On Oct 1st Michael Twitty will visit Magnolia to “link the past to the present through food”. Certainly all the rice and gravy, okra, and cornbread I grew up eating, has its origins in the African American slave kitchens of the Lowcountry. Many of those kitchens, accorded to historian Michael Vlach, were the complete and private domain of the black cook. Plan to visit Magnolia on that weekend for the festivities and tours of their cabins. Magnolia has also teamed with Lowcountry Africana, and funded a marvelous website that lists many documents for slave descendants searching their family origins.
The Edisto Island Museum is now restoring two slave cabins on the island.

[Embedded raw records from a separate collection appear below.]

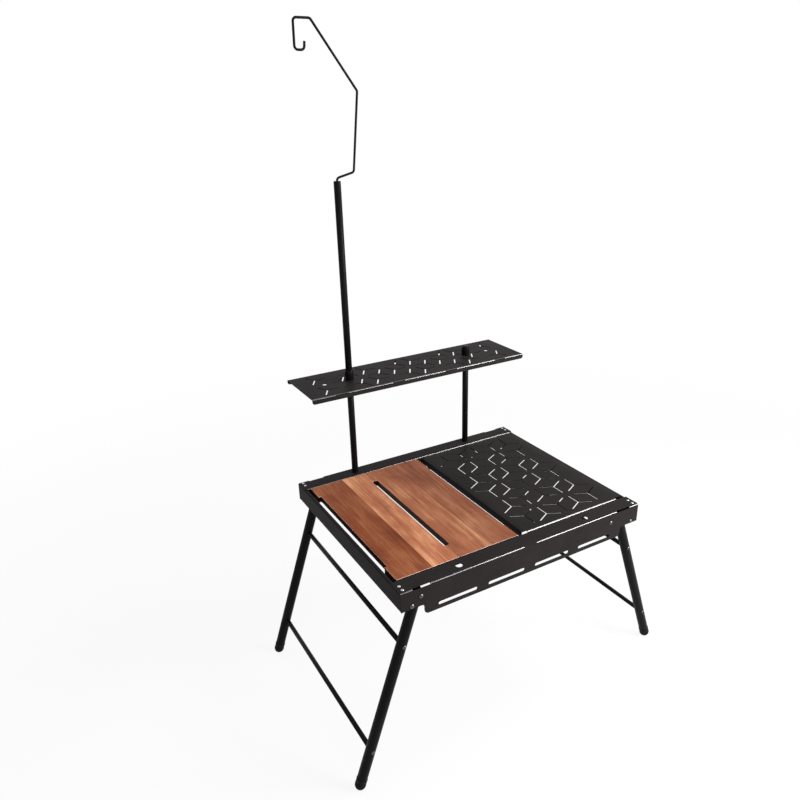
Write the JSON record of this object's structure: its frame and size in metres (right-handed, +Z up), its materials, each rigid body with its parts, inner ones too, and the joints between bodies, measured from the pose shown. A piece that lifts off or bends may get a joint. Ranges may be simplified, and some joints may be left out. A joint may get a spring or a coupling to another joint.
{
  "type": "modular camping table",
  "caption": "Low folding camping table with a bent steel frame, lift-out acacia and slotted steel panels, nesting tube legs, and a raised rear shelf with a lantern hook.",
  "frame": {"origin": "on the floor, in the middle of the whole object's box", "axes": "+X to the right along the front rail, +Y to the back where the shelf tower stands, +Z up"},
  "size_m": [0.7398, 0.4828, 1.2331],
  "materials": {
    "frame_coat": "fine matt black powder coat on sheet steel",
    "tube_coat": "satin black coat on tube and rod",
    "hardware": "smooth black, brighter on domed heads",
    "nylon": "matt black",
    "foot_rubber": "matt black",
    "left_acacia": "warm reddish oiled board, glued from two staves",
    "middle_acacia": "warm reddish oiled board, glued from two staves"
  },
  "bodies": {
    "frame": {"front_rail": "frame_coat", "rear_rail": "frame_coat", "left_end_rail": "frame_coat", "right_end_rail": "frame_coat", "left_front_outer_corner_rivet": "hardware", "left_front_inner_corner_rivet": "hardware", "left_rear_outer_corner_rivet": "hardware", "left_rear_inner_corner_rivet": "hardware", "right_front_outer_corner_rivet": "hardware", "right_front_inner_corner_rivet": "hardware", "right_rear_outer_corner_rivet": "hardware", "right_rear_inner_corner_rivet": "hardware", "left_rear_socket_insert": "hardware", "right_rear_socket_insert": "hardware", "left_front_pivot_rivet": "hardware", "left_rear_pivot_rivet": "hardware", "right_front_pivot_rivet": "hardware", "right_rear_pivot_rivet": "hardware", "left_front_pivot_washer": "nylon", "left_rear_pivot_washer": "nylon", "right_front_pivot_sleeve": "nylon", "right_rear_pivot_sleeve": "nylon", "left_front_leg_stop": "hardware", "left_rear_leg_stop": "hardware", "right_front_fold_stop": "hardware", "right_rear_fold_stop": "hardware"},
    "left_leg_frame": {"left_front_leg_tube": "tube_coat", "left_rear_leg_tube": "tube_coat", "left_front_foot_cap": "foot_rubber", "left_rear_foot_cap": "foot_rubber", "left_upper_cross_rod": "tube_coat", "left_lower_cross_rod": "tube_coat", "left_front_upper_rod_screw": "hardware", "left_front_lower_rod_screw": "hardware", "left_rear_upper_rod_screw": "hardware", "left_rear_lower_rod_screw": "hardware"},
    "right_leg_frame": {"right_front_leg_tube": "tube_coat", "right_rear_leg_tube": "tube_coat", "right_front_foot_cap": "foot_rubber", "right_rear_foot_cap": "foot_rubber", "right_upper_cross_rod": "tube_coat", "right_lower_cross_rod": "tube_coat", "right_front_upper_rod_screw": "hardware", "right_front_lower_rod_screw": "hardware", "right_rear_upper_rod_screw": "hardware", "right_rear_lower_rod_screw": "hardware"},
    "left_panel": {"left_wood_panel": "left_acacia"},
    "middle_panel": {"middle_wood_panel": "middle_acacia"},
    "steel_plate": {"right_steel_plate": "frame_coat"},
    "shelf_tower": {"left_lower_pole": "tube_coat", "right_lower_pole": "tube_coat", "tower_shelf": "frame_coat", "left_shelf_nut": "hardware", "right_shelf_nut": "hardware"},
    "lantern_pole": {"upper_pole": "tube_coat"},
    "hook": {"lantern_hook": "tube_coat"}
  },
  "joints": [
    {"name": "left_leg_fold", "type": "hinge", "parent": "frame", "child": "left_leg_frame", "pos_m": [-0.23626, -0.0226, 0.3726], "axis": [0, -1, 0], "range_deg": [0, 108.8]},
    {"name": "right_leg_fold", "type": "hinge", "parent": "frame", "child": "right_leg_frame", "pos_m": [0.23244, -0.0226, 0.3578], "axis": [0, 1, 0], "range_deg": [0, 110.1]},
    {"name": "left_panel_lift", "type": "slide", "parent": "frame", "child": "left_panel", "axis": [0, 0, 1], "range_m": [0, 0.06]},
    {"name": "middle_panel_lift", "type": "slide", "parent": "frame", "child": "middle_panel", "axis": [0, 0, 1], "range_m": [0, 0.06]},
    {"name": "steel_plate_lift", "type": "slide", "parent": "frame", "child": "steel_plate", "axis": [0, 0, 1], "range_m": [0, 0.06]},
    {"name": "shelf_tower_lift", "type": "slide", "parent": "frame", "child": "shelf_tower", "axis": [0, 0, 1], "range_m": [0, 0.06]},
    {"name": "lantern_pole_lift", "type": "slide", "parent": "shelf_tower", "child": "lantern_pole", "axis": [0, 0, 1], "range_m": [0, 0.04]},
    {"name": "hook_swivel", "type": "hinge", "parent": "lantern_pole", "child": "hook", "pos_m": [-0.15206, 0.1764, 0.977], "axis": [0, 0, 1], "continuous": true}
  ]
}
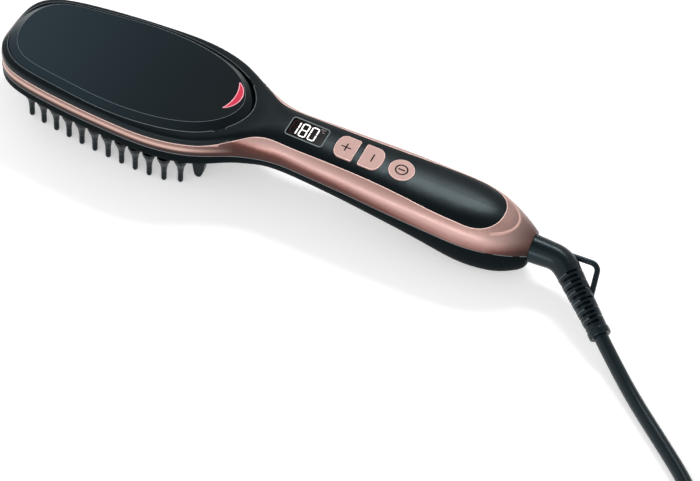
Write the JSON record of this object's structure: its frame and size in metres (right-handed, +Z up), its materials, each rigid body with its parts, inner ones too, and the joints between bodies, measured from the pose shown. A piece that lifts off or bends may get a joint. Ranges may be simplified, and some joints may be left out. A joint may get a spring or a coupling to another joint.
{
  "type": "hair straightening brush",
  "caption": "Heated hair straightening brush: egg-shaped bristled head, slim handle with display and press buttons, and a mains cord on a swivelling elbow.",
  "frame": {"origin": "middle of the brush's length and width, on the surface it lies on, measured without the cord", "axes": "+X from the head's tip to the cord end of the handle, +Z up through the head's panel, +Y to the right when looking down with the head away from the viewer's left hand side"},
  "size_m": [0.519, 0.1915, 0.0409],
  "materials": {
    "black_satin": "satin",
    "rose_gold": "metallic lacquer, satin",
    "black_gloss": "high gloss",
    "red_lens": "translucent red",
    "clear_guide": "clear moulding",
    "black_bristle": "satin nylon",
    "heated_metal": "ceramic coated die casting",
    "heater_foil": "foil wrapped",
    "insulation": "mica sheet",
    "spring_steel": "bright",
    "fuse_metal": "tinned",
    "sensor_epoxy": "epoxy",
    "display_black": "tinted window",
    "white_plastic": "moulded",
    "black_plastic": "moulded",
    "board_green": "solder resist",
    "switch_metal": "tinned",
    "capacitor_yellow": "moulded box",
    "choke_ferrite": "ferrite",
    "contact_brass": "bright",
    "black_rubber": "satin",
    "lead_silicone": "silicone",
    "lead_blue": "insulated wire",
    "cord_black": "satin",
    "tie_black": "flat strap",
    "plug_nickel": "nickel plated"
  },
  "bodies": {
    "handle": {"top_housing": "black_satin", "trim_band": "rose_gold", "lower_shell": "black_satin", "head_panel": "black_gloss", "crescent_lens": "red_lens", "light_guide": "clear_guide", "bristle_frame": "black_bristle", "heater_plate": "heated_metal", "tooth_tips": "black_bristle", "ptc_heaters": "heater_foil", "insulation_sheet": "insulation", "heater_clamp": "spring_steel", "thermal_fuse": "fuse_metal", "temperature_sensor": "sensor_epoxy", "display_window": "display_black", "display_module": "white_plastic", "control_board": "board_green", "tact_switches": "switch_metal", "power_board": "board_green", "filter_capacitor": "capacitor_yellow", "choke": "choke_ferrite", "triac": "black_plastic", "swivel_bush": "white_plastic", "contact_springs": "contact_brass", "contact_block": "white_plastic", "housing_screws": "spring_steel", "heater_leads": "lead_silicone", "mains_leads": "lead_blue"},
    "plus_button": {"plus_button": "rose_gold", "plus_plunger": "black_plastic"},
    "minus_button": {"minus_button": "rose_gold", "minus_plunger": "black_plastic"},
    "power_button": {"power_button": "rose_gold", "power_plunger": "black_plastic"},
    "swivel": {"swivel_hub": "black_plastic", "contact_rings": "contact_brass", "swivel_elbow": "black_rubber", "strain_relief": "black_rubber", "hanging_loop": "black_rubber", "cord_lead": "cord_black", "cord_coil": "cord_black", "cord_tail": "cord_black", "cord_tie": "tie_black", "plug_body": "black_rubber", "plug_pins": "plug_nickel"}
  },
  "joints": [
    {"name": "plus_press", "type": "slide", "parent": "handle", "child": "plus_button", "axis": [-0.0366, 0, -0.9993], "range_m": [0, 0.0005], "stiffness_N_per_m": 1200, "springref_m": -0.0005},
    {"name": "minus_press", "type": "slide", "parent": "handle", "child": "minus_button", "axis": [-0.0366, 0, -0.9993], "range_m": [0, 0.0005], "stiffness_N_per_m": 1200, "springref_m": -0.0005},
    {"name": "power_press", "type": "slide", "parent": "handle", "child": "power_button", "axis": [-0.0366, 0, -0.9993], "range_m": [0, 0.0005], "stiffness_N_per_m": 1200, "springref_m": -0.0005},
    {"name": "cord_swivel", "type": "hinge", "parent": "handle", "child": "swivel", "pos_m": [0.1405, 0, 0.0185], "axis": [1, 0, 0], "continuous": true}
  ]
}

Edisto was isolated from the mainland and is one of the islands that preserved the Gullah Culture and language because of the isolation.There is much history yet to be discovered, and this feels like a hopeful beginning for us in the South Carolina Lowcountry. As we recognize and appreciate the hands that laid the bricks, forged the iron, and tilled the soil here, we may begin to see ourselves with more honest eyes, and with more communal spirit.
Reflecting on black experience in America, Ralph W. Ellison continued, “any people who could undergo such dismemberment and resuscitate itself, and endure until it could take the initiative in achieving its own freedom is obviously more than the sum of its brutalization.”
Michelle Obama, a child of the Gullah people of Georgetown, South Carolina is now the First Lady of the United States and lives in The White House. For me, the gentleness of the church going people who are my neighbors on Edisto Island is reason enough to shout this history from the rooftops.